**AIM OF THE TASK:** From the listing below, copy only the lines running from the line that contains "obj.matrix_parent_inverse = Matrix.Identity(4)" to the line that contains "VIEW_LENS = 45.0", both included.
— Begin —
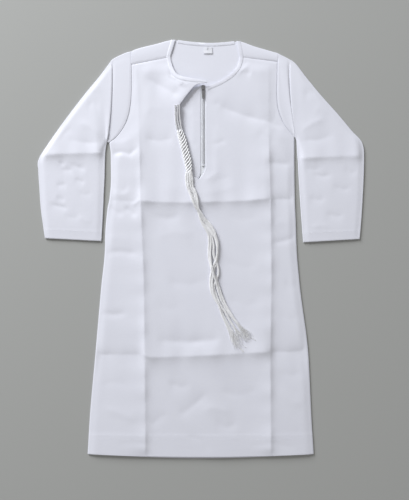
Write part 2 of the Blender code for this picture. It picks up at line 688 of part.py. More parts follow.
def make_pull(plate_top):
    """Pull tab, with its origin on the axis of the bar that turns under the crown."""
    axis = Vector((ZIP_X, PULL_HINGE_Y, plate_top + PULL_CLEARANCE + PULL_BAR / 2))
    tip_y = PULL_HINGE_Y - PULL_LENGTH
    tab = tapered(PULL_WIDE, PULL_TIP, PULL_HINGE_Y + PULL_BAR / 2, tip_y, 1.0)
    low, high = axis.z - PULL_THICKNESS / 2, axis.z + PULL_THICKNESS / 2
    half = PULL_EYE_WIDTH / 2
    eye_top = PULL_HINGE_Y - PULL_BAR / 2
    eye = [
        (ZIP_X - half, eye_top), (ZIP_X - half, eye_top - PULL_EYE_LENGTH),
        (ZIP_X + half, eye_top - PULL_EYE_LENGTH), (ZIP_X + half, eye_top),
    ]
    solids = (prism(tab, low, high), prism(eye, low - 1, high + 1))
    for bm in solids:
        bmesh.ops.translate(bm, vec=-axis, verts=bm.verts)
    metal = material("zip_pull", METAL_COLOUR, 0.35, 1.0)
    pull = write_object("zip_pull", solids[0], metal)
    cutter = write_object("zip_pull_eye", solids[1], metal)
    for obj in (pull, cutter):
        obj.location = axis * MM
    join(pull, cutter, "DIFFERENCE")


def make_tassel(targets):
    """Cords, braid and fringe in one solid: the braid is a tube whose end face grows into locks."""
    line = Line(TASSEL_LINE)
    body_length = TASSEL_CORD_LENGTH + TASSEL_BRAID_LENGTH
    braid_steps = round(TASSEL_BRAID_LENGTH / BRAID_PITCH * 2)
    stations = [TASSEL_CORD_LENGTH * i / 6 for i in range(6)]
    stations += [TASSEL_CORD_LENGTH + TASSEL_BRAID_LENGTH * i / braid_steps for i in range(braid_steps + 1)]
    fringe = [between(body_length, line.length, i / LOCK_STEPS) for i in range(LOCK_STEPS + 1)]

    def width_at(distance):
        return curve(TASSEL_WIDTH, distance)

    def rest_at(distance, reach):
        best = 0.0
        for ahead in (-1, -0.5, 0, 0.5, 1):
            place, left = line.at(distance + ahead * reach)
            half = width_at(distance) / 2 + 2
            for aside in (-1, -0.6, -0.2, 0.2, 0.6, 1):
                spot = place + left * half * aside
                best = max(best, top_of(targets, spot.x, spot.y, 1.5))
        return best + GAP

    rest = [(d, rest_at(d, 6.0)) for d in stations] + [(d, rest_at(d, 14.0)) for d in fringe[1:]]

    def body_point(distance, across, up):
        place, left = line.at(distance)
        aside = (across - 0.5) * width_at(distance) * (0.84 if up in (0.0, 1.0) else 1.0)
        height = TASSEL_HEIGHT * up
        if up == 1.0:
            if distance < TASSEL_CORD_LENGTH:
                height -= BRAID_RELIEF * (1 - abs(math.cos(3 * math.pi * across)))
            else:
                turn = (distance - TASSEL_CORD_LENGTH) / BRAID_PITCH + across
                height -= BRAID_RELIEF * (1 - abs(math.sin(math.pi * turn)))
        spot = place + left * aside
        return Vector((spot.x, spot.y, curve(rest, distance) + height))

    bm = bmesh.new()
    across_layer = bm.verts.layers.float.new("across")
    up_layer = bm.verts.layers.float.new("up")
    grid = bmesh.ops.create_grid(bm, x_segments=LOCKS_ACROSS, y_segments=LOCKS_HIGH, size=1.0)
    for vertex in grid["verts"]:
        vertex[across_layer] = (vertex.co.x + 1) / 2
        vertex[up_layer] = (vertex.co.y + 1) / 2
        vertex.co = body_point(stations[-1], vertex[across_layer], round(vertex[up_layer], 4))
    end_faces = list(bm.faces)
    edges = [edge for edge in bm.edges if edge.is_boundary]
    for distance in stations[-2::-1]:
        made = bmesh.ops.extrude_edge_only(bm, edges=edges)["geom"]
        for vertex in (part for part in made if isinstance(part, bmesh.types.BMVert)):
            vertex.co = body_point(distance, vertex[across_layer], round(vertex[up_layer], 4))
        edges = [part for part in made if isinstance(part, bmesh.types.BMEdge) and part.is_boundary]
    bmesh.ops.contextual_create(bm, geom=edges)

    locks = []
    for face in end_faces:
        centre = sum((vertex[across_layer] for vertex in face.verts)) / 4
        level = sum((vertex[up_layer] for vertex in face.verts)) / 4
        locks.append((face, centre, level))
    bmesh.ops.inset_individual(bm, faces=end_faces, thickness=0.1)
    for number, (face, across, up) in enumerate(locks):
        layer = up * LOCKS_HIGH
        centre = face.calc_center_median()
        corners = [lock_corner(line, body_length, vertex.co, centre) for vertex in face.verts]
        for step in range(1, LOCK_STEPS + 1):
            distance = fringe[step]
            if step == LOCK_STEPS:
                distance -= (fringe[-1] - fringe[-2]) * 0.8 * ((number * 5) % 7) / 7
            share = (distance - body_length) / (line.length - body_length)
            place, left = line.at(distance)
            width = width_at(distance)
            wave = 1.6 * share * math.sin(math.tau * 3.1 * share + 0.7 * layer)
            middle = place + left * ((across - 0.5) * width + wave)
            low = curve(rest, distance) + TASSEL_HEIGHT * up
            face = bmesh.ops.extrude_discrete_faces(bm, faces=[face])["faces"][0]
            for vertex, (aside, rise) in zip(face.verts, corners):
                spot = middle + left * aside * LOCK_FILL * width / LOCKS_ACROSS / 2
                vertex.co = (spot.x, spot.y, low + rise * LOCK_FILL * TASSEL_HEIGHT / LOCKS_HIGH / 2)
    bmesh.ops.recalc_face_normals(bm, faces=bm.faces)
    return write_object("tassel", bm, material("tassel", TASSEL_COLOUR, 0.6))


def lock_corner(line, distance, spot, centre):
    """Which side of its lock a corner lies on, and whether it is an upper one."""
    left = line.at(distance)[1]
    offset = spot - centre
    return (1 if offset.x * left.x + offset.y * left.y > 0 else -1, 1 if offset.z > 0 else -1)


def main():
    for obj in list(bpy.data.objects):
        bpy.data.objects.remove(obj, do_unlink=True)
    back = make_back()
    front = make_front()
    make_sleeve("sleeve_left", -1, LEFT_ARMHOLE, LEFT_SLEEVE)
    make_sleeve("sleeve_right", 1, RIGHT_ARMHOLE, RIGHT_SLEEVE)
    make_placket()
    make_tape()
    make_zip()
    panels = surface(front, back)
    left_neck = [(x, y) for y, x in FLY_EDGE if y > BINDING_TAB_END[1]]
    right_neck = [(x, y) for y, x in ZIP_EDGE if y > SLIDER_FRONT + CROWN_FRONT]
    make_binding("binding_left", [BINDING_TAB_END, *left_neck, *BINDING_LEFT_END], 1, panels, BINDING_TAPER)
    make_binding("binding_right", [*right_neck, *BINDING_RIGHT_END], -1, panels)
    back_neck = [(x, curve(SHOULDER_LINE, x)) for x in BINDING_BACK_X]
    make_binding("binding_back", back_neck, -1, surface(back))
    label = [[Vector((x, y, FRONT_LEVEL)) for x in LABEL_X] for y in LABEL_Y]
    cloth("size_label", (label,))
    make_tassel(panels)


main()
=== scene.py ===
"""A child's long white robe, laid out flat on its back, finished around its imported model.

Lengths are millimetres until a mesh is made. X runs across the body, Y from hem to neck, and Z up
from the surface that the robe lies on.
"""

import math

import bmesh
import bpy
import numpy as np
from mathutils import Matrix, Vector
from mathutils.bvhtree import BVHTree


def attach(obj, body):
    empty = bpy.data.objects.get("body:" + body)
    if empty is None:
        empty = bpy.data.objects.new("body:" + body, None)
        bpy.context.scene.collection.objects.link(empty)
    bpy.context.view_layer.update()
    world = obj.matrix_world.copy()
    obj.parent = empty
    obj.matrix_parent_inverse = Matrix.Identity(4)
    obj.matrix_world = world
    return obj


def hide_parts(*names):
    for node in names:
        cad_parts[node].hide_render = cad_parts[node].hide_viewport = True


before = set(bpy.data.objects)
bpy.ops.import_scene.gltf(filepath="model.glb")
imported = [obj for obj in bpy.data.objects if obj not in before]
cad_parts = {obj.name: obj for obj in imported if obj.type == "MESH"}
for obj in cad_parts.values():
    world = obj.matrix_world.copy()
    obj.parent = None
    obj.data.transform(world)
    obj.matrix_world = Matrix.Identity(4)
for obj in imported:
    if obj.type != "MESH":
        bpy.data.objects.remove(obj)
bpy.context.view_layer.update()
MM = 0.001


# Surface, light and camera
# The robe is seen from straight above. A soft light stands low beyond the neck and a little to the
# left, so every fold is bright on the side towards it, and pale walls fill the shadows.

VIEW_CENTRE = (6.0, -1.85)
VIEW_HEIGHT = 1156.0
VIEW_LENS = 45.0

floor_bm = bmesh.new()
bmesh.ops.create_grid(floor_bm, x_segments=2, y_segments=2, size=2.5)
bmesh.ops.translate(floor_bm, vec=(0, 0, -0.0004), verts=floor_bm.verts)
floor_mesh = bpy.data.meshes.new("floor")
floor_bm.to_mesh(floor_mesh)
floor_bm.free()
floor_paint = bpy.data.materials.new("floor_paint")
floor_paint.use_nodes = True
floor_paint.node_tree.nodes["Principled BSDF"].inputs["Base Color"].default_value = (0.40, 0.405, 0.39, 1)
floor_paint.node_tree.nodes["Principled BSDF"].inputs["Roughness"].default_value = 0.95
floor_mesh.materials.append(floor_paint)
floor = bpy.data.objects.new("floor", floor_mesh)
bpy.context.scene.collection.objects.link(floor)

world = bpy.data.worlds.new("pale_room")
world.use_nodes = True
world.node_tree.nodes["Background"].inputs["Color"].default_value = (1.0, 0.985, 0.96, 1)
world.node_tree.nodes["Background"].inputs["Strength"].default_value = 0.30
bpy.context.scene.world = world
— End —
**FINISHED ANSWER:**
    obj.matrix_parent_inverse = Matrix.Identity(4)
    obj.matrix_world = world
    return obj


def hide_parts(*names):
    for node in names:
        cad_parts[node].hide_render = cad_parts[node].hide_viewport = True


before = set(bpy.data.objects)
bpy.ops.import_scene.gltf(filepath="model.glb")
imported = [obj for obj in bpy.data.objects if obj not in before]
cad_parts = {obj.name: obj for obj in imported if obj.type == "MESH"}
for obj in cad_parts.values():
    world = obj.matrix_world.copy()
    obj.parent = None
    obj.data.transform(world)
    obj.matrix_world = Matrix.Identity(4)
for obj in imported:
    if obj.type != "MESH":
        bpy.data.objects.remove(obj)
bpy.context.view_layer.update()
MM = 0.001


# Surface, light and camera
# The robe is seen from straight above. A soft light stands low beyond the neck and a little to the
# left, so every fold is bright on the side towards it, and pale walls fill the shadows.

VIEW_CENTRE = (6.0, -1.85)
VIEW_HEIGHT = 1156.0
VIEW_LENS = 45.0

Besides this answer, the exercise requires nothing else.